→ INSTRUCTIONS TO FOLLOW:
Extract the final stretch of the data: the line that contains "hide_parts(NODE)" and every line after it, unaltered, and no other lines.

→ SOURCE MATERIAL:
-*-*-
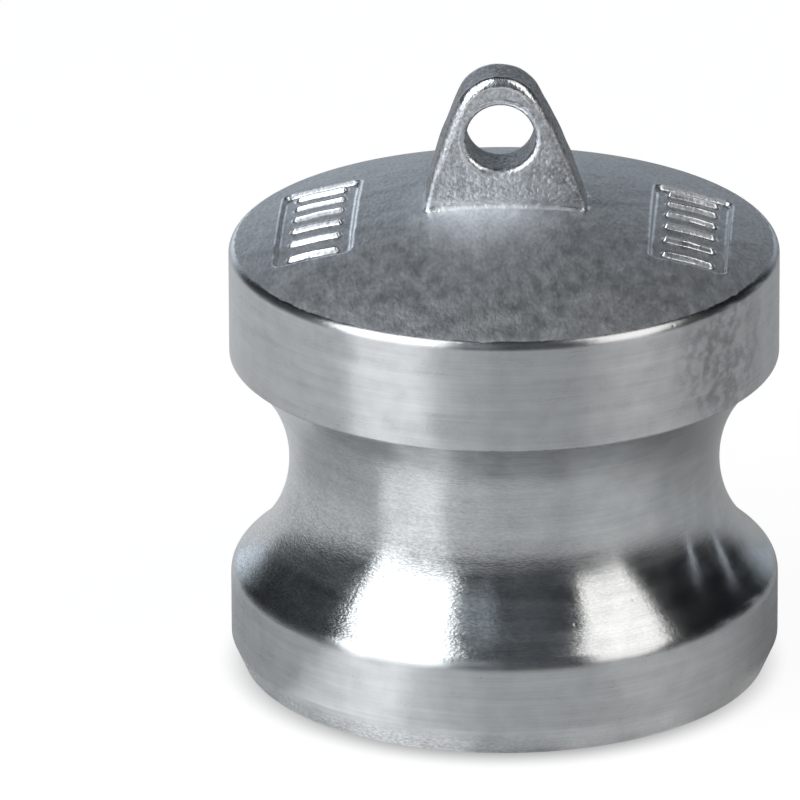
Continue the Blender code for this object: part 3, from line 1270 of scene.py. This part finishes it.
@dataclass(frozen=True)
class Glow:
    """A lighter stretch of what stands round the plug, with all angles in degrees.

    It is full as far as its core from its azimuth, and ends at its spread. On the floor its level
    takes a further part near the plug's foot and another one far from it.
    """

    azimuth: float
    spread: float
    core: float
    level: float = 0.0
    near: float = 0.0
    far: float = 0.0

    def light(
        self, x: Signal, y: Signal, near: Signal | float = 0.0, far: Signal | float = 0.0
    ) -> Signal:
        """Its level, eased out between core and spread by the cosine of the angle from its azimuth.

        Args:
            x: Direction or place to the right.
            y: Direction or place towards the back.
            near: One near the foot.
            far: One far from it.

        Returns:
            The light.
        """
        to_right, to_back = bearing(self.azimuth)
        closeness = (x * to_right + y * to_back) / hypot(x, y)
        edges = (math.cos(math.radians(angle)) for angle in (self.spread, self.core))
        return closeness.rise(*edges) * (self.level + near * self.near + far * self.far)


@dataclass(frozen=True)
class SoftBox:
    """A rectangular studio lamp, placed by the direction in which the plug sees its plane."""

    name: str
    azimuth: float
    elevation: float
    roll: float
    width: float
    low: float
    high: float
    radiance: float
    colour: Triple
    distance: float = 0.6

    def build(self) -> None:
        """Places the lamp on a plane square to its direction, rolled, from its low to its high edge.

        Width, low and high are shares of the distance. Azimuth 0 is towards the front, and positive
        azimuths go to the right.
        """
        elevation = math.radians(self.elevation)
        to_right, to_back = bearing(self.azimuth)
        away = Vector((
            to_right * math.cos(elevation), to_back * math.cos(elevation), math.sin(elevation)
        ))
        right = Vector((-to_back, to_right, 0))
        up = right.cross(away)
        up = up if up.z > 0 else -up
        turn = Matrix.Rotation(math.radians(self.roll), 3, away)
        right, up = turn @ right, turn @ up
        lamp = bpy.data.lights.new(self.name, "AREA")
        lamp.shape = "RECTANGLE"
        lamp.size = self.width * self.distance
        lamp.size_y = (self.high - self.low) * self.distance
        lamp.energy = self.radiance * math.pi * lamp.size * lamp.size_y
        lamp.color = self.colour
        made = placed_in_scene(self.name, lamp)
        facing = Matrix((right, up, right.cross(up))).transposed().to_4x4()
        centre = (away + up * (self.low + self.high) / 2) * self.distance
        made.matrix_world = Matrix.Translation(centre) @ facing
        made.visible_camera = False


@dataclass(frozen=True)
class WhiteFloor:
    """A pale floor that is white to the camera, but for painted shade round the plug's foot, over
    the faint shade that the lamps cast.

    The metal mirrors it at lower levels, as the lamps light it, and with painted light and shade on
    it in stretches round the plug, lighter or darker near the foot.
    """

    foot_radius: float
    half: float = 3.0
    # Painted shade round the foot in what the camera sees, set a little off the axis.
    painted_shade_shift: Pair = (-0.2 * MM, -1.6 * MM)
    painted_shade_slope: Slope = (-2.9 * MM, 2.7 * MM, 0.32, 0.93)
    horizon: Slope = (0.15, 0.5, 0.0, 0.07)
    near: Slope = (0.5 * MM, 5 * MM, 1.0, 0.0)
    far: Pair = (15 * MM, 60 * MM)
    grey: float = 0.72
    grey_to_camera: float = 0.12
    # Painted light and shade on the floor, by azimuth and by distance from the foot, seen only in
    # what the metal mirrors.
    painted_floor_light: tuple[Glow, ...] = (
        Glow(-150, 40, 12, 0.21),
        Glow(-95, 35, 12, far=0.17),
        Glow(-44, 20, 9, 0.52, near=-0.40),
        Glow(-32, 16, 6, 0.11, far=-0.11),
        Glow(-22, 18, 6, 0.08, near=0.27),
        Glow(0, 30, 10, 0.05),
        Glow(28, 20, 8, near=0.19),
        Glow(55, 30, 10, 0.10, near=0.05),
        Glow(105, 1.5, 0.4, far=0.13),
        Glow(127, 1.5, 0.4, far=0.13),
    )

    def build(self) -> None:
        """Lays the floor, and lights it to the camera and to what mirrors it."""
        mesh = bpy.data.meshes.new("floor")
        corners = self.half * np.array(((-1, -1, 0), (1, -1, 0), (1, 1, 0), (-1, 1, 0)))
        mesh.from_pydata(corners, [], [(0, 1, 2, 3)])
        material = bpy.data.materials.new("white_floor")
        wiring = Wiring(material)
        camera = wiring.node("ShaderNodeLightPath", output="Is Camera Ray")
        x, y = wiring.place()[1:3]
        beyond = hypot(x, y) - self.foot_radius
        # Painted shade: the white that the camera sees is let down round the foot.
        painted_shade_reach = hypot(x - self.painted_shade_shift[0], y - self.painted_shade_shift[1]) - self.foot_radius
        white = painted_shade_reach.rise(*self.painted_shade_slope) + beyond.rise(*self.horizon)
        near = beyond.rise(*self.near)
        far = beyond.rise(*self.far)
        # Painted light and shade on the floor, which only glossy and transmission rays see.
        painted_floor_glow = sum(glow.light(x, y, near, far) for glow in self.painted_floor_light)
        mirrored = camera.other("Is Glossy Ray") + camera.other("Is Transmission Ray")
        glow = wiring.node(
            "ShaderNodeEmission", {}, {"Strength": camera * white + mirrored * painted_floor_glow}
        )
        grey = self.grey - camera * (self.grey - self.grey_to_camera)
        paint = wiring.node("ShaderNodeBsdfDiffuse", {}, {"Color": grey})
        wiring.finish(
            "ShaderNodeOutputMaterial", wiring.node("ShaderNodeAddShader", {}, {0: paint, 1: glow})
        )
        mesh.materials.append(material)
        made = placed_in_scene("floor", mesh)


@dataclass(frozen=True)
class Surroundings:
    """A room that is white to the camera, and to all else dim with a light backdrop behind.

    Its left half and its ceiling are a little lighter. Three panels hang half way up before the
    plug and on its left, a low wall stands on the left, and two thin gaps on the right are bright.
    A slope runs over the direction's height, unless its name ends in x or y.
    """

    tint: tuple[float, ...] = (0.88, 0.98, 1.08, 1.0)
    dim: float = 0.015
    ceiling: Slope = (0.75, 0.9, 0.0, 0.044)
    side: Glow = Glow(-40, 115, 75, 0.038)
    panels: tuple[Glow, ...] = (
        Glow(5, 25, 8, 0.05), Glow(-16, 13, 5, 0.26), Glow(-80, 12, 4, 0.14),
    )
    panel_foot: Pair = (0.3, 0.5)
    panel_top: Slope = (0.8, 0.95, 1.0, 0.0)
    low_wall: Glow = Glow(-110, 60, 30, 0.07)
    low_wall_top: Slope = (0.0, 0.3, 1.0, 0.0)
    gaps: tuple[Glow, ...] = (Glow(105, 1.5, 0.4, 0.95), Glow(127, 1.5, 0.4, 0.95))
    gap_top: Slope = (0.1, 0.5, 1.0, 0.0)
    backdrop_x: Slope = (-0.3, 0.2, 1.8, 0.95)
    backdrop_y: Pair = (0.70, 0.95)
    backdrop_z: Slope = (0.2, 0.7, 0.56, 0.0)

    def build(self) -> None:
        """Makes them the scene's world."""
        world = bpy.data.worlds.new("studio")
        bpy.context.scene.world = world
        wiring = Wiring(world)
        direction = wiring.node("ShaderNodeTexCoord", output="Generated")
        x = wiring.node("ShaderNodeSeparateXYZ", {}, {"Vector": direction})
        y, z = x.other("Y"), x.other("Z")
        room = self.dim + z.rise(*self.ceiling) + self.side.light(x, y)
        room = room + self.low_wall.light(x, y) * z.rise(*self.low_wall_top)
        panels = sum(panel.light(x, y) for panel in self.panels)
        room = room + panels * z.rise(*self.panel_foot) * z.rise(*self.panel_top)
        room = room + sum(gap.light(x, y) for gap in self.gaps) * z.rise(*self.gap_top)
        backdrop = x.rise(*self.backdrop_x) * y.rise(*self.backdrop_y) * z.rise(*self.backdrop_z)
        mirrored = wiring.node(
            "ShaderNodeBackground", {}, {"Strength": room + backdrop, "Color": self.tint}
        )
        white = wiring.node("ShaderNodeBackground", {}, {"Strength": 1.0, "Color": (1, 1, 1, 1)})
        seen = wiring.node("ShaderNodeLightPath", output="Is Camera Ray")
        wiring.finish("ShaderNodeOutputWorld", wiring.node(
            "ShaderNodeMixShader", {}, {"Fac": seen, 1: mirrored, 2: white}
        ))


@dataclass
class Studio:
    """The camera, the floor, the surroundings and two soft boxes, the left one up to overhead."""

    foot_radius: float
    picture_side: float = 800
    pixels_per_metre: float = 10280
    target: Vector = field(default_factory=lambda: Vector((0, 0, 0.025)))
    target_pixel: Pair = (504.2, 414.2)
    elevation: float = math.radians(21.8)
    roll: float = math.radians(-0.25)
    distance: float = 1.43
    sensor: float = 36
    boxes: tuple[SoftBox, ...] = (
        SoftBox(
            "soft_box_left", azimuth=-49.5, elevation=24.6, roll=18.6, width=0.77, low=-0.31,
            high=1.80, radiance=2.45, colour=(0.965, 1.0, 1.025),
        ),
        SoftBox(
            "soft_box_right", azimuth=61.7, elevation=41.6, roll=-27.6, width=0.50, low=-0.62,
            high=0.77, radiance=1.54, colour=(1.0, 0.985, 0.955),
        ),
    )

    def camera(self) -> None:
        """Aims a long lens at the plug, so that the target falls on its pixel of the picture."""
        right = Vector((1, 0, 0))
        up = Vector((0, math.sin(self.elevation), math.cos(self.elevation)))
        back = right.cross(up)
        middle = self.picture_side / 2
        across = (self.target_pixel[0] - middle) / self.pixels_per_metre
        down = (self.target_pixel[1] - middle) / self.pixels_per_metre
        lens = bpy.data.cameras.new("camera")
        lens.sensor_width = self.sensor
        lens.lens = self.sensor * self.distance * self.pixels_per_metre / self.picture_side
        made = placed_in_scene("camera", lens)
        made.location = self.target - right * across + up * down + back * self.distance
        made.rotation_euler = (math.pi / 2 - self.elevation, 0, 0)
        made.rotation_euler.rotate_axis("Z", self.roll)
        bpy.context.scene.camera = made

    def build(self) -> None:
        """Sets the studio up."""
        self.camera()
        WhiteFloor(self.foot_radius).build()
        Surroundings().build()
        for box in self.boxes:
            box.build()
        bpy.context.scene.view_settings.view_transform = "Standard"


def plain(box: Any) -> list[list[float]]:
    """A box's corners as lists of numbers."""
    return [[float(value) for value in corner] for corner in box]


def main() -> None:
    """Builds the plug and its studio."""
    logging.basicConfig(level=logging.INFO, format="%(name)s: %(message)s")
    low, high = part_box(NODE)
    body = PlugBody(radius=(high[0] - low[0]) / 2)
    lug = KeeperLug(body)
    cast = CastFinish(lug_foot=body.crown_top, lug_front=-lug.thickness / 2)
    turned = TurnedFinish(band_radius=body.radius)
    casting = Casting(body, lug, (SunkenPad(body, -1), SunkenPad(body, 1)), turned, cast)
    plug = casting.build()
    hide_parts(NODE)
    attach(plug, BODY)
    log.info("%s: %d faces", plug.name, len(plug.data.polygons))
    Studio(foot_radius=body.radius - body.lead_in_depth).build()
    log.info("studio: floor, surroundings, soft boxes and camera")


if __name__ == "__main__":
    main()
-*-*-
→ RESULT OF THE EXERCISE:
    hide_parts(NODE)
    attach(plug, BODY)
    log.info("%s: %d faces", plug.name, len(plug.data.polygons))
    Studio(foot_radius=body.radius - body.lead_in_depth).build()
    log.info("studio: floor, surroundings, soft boxes and camera")


if __name__ == "__main__":
    main()